Chain Rule f(g(x))' = f'(g(x)) · g'(x) d/dx [(2x)²] = 2(2x) · 2 = 8x

Frequently Asked Questions

Why do I have to add "+ C" to my integrals?

When you take the derivative of a constant (a plain number like 5 or 100), it becomes zero and disappears. Because taking an indefinite integral is essentially "working backward" to find the original function, we have no mathematical way of knowing if there was a constant attached to it originally. We add "+ C" (the constant of integration) to represent any possible number that may have disappeared.

What is the difference between a definite and an indefinite integral?

An indefinite integral has no bounds. The result is a general algebraic formula (a family of functions with "+ C"). A definite integral has specific upper and lower limits (bounds). The result is a single, specific numerical value representing the exact area under the curve between those two points.
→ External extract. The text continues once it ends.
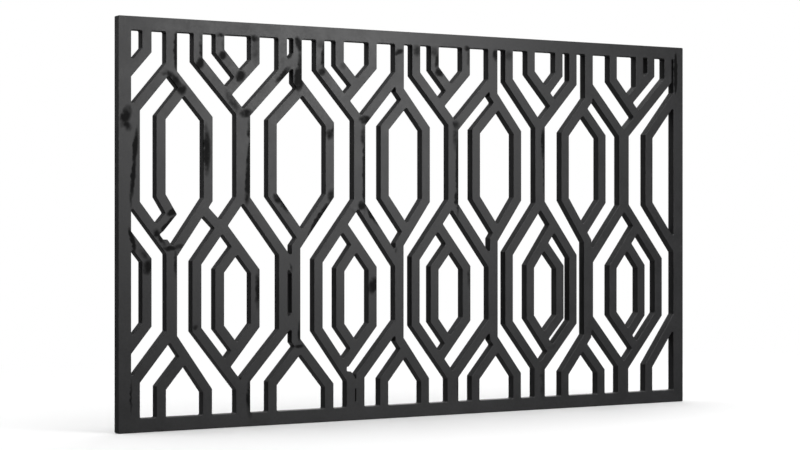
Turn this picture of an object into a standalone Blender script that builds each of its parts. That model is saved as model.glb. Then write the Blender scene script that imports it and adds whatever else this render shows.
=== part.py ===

Can an area under a curve be negative?

Yes! In calculus, evaluating a definite integral considers the x-axis as the zero baseline. If the curve dips below the x-axis, the integral calculates that space as "negative area." If a graph has equal parts above and below the x-axis over a given interval, the definite integral will evaluate to exactly zero, as the positive and negative areas cancel each other out.